* Begin DATA PROVIDED *

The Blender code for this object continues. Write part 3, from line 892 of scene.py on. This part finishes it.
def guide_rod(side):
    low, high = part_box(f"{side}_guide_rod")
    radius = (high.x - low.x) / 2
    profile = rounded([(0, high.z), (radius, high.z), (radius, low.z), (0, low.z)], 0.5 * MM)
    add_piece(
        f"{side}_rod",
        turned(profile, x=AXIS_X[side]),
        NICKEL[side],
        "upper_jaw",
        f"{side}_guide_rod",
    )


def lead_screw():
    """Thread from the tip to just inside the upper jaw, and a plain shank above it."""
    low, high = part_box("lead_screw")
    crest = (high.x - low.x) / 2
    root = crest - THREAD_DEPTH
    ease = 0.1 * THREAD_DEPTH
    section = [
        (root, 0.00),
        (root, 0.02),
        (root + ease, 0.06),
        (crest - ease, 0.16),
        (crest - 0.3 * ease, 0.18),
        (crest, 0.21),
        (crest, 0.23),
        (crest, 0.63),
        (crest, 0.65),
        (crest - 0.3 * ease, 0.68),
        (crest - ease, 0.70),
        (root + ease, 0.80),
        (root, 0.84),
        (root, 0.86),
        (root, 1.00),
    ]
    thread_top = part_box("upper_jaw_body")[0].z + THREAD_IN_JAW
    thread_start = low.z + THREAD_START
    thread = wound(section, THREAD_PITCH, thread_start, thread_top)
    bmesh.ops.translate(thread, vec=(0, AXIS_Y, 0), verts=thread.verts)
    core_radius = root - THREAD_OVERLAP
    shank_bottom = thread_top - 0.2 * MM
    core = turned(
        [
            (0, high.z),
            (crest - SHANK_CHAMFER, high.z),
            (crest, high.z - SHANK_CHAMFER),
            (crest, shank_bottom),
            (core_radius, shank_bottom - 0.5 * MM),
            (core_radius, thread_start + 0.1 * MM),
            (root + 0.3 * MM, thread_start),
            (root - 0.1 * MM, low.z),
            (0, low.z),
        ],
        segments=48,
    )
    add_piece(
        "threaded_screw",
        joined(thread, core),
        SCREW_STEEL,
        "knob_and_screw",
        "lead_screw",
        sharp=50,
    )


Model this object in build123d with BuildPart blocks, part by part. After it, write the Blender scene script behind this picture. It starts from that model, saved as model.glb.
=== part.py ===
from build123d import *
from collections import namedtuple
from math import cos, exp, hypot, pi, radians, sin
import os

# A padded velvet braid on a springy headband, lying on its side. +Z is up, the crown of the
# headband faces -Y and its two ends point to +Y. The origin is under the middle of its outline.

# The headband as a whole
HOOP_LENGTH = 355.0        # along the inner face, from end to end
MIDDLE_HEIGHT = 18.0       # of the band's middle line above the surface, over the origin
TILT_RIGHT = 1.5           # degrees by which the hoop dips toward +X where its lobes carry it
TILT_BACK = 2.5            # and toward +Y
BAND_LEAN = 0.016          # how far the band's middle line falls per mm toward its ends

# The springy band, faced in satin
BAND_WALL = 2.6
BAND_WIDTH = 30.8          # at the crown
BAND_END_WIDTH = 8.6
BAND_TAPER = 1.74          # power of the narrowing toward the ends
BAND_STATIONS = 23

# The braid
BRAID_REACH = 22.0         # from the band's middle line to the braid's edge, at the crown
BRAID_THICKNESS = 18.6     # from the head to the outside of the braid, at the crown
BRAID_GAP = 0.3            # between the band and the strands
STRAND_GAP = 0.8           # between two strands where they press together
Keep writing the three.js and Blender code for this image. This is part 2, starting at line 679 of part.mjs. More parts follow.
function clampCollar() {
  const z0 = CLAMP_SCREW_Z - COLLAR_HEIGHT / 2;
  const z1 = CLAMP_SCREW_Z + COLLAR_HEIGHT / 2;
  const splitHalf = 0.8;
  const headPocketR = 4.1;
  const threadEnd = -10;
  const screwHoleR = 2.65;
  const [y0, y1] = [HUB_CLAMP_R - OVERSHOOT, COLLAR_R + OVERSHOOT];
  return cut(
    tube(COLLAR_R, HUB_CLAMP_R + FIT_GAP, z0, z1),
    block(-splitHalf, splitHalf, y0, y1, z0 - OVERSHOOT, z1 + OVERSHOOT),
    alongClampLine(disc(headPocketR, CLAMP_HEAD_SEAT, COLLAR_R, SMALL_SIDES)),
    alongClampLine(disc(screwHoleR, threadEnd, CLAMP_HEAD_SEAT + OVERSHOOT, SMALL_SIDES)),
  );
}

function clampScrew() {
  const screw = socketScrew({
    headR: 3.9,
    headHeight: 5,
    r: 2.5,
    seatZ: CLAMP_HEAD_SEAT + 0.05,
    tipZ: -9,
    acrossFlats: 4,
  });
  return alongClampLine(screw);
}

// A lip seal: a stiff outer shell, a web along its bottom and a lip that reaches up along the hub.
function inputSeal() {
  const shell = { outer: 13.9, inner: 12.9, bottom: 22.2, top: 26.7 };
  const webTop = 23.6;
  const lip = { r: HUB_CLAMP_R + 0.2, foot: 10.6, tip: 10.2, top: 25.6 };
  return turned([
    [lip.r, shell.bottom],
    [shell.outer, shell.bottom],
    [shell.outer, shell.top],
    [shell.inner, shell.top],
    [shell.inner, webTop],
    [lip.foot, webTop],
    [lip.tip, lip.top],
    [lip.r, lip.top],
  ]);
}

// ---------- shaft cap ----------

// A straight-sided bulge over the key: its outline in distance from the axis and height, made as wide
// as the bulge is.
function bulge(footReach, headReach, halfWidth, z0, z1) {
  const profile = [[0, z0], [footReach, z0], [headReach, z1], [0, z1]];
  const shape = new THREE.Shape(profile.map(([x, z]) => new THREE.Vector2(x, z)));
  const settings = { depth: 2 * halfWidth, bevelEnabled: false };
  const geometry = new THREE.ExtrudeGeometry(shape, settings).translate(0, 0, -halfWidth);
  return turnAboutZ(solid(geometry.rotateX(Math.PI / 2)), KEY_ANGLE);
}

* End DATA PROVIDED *

*THE EXERCISE*:
Would you reproduce the material above in full, exactly as given?

*THE SOLUTION*:
The Blender code for this object continues. Write part 3, from line 892 of scene.py on. This part finishes it.
def guide_rod(side):
    low, high = part_box(f"{side}_guide_rod")
    radius = (high.x - low.x) / 2
    profile = rounded([(0, high.z), (radius, high.z), (radius, low.z), (0, low.z)], 0.5 * MM)
    add_piece(
        f"{side}_rod",
        turned(profile, x=AXIS_X[side]),
        NICKEL[side],
        "upper_jaw",
        f"{side}_guide_rod",
    )


def lead_screw():
    """Thread from the tip to just inside the upper jaw, and a plain shank above it."""
    low, high = part_box("lead_screw")
    crest = (high.x - low.x) / 2
    root = crest - THREAD_DEPTH
    ease = 0.1 * THREAD_DEPTH
    section = [
        (root, 0.00),
        (root, 0.02),
        (root + ease, 0.06),
        (crest - ease, 0.16),
        (crest - 0.3 * ease, 0.18),
        (crest, 0.21),
        (crest, 0.23),
        (crest, 0.63),
        (crest, 0.65),
        (crest - 0.3 * ease, 0.68),
        (crest - ease, 0.70),
        (root + ease, 0.80),
        (root, 0.84),
        (root, 0.86),
        (root, 1.00),
    ]
    thread_top = part_box("upper_jaw_body")[0].z + THREAD_IN_JAW
    thread_start = low.z + THREAD_START
    thread = wound(section, THREAD_PITCH, thread_start, thread_top)
    bmesh.ops.translate(thread, vec=(0, AXIS_Y, 0), verts=thread.verts)
    core_radius = root - THREAD_OVERLAP
    shank_bottom = thread_top - 0.2 * MM
    core = turned(
        [
            (0, high.z),
            (crest - SHANK_CHAMFER, high.z),
            (crest, high.z - SHANK_CHAMFER),
            (crest, shank_bottom),
            (core_radius, shank_bottom - 0.5 * MM),
            (core_radius, thread_start + 0.1 * MM),
            (root + 0.3 * MM, thread_start),
            (root - 0.1 * MM, low.z),
            (0, low.z),
        ],
        segments=48,
    )
    add_piece(
        "threaded_screw",
        joined(thread, core),
        SCREW_STEEL,
        "knob_and_screw",
        "lead_screw",
        sharp=50,
    )


Model this object in build123d with BuildPart blocks, part by part. After it, write the Blender scene script behind this picture. It starts from that model, saved as model.glb.
=== part.py ===
from build123d import *
from collections import namedtuple
from math import cos, exp, hypot, pi, radians, sin
import os

# A padded velvet braid on a springy headband, lying on its side. +Z is up, the crown of the
# headband faces -Y and its two ends point to +Y. The origin is under the middle of its outline.

# The headband as a whole
HOOP_LENGTH = 355.0        # along the inner face, from end to end
MIDDLE_HEIGHT = 18.0       # of the band's middle line above the surface, over the origin
TILT_RIGHT = 1.5           # degrees by which the hoop dips toward +X where its lobes carry it
TILT_BACK = 2.5            # and toward +Y
BAND_LEAN = 0.016          # how far the band's middle line falls per mm toward its ends

# The springy band, faced in satin
BAND_WALL = 2.6
BAND_WIDTH = 30.8          # at the crown
BAND_END_WIDTH = 8.6
BAND_TAPER = 1.74          # power of the narrowing toward the ends
BAND_STATIONS = 23

# The braid
BRAID_REACH = 22.0         # from the band's middle line to the braid's edge, at the crown
BRAID_THICKNESS = 18.6     # from the head to the outside of the braid, at the crown
BRAID_GAP = 0.3            # between the band and the strands
STRAND_GAP = 0.8           # between two strands where they press together
Keep writing the three.js and Blender code for this image. This is part 2, starting at line 679 of part.mjs. More parts follow.
function clampCollar() {
  const z0 = CLAMP_SCREW_Z - COLLAR_HEIGHT / 2;
  const z1 = CLAMP_SCREW_Z + COLLAR_HEIGHT / 2;
  const splitHalf = 0.8;
  const headPocketR = 4.1;
  const threadEnd = -10;
  const screwHoleR = 2.65;
  const [y0, y1] = [HUB_CLAMP_R - OVERSHOOT, COLLAR_R + OVERSHOOT];
  return cut(
    tube(COLLAR_R, HUB_CLAMP_R + FIT_GAP, z0, z1),
    block(-splitHalf, splitHalf, y0, y1, z0 - OVERSHOOT, z1 + OVERSHOOT),
    alongClampLine(disc(headPocketR, CLAMP_HEAD_SEAT, COLLAR_R, SMALL_SIDES)),
    alongClampLine(disc(screwHoleR, threadEnd, CLAMP_HEAD_SEAT + OVERSHOOT, SMALL_SIDES)),
  );
}

function clampScrew() {
  const screw = socketScrew({
    headR: 3.9,
    headHeight: 5,
    r: 2.5,
    seatZ: CLAMP_HEAD_SEAT + 0.05,
    tipZ: -9,
    acrossFlats: 4,
  });
  return alongClampLine(screw);
}

// A lip seal: a stiff outer shell, a web along its bottom and a lip that reaches up along the hub.
function inputSeal() {
  const shell = { outer: 13.9, inner: 12.9, bottom: 22.2, top: 26.7 };
  const webTop = 23.6;
  const lip = { r: HUB_CLAMP_R + 0.2, foot: 10.6, tip: 10.2, top: 25.6 };
  return turned([
    [lip.r, shell.bottom],
    [shell.outer, shell.bottom],
    [shell.outer, shell.top],
    [shell.inner, shell.top],
    [shell.inner, webTop],
    [lip.foot, webTop],
    [lip.tip, lip.top],
    [lip.r, lip.top],
  ]);
}

// ---------- shaft cap ----------

// A straight-sided bulge over the key: its outline in distance from the axis and height, made as wide
// as the bulge is.
function bulge(footReach, headReach, halfWidth, z0, z1) {
  const profile = [[0, z0], [footReach, z0], [headReach, z1], [0, z1]];
  const shape = new THREE.Shape(profile.map(([x, z]) => new THREE.Vector2(x, z)));
  const settings = { depth: 2 * halfWidth, bevelEnabled: false };
  const geometry = new THREE.ExtrudeGeometry(shape, settings).translate(0, 0, -halfWidth);
  return turnAboutZ(solid(geometry.rotateX(Math.PI / 2)), KEY_ANGLE);
}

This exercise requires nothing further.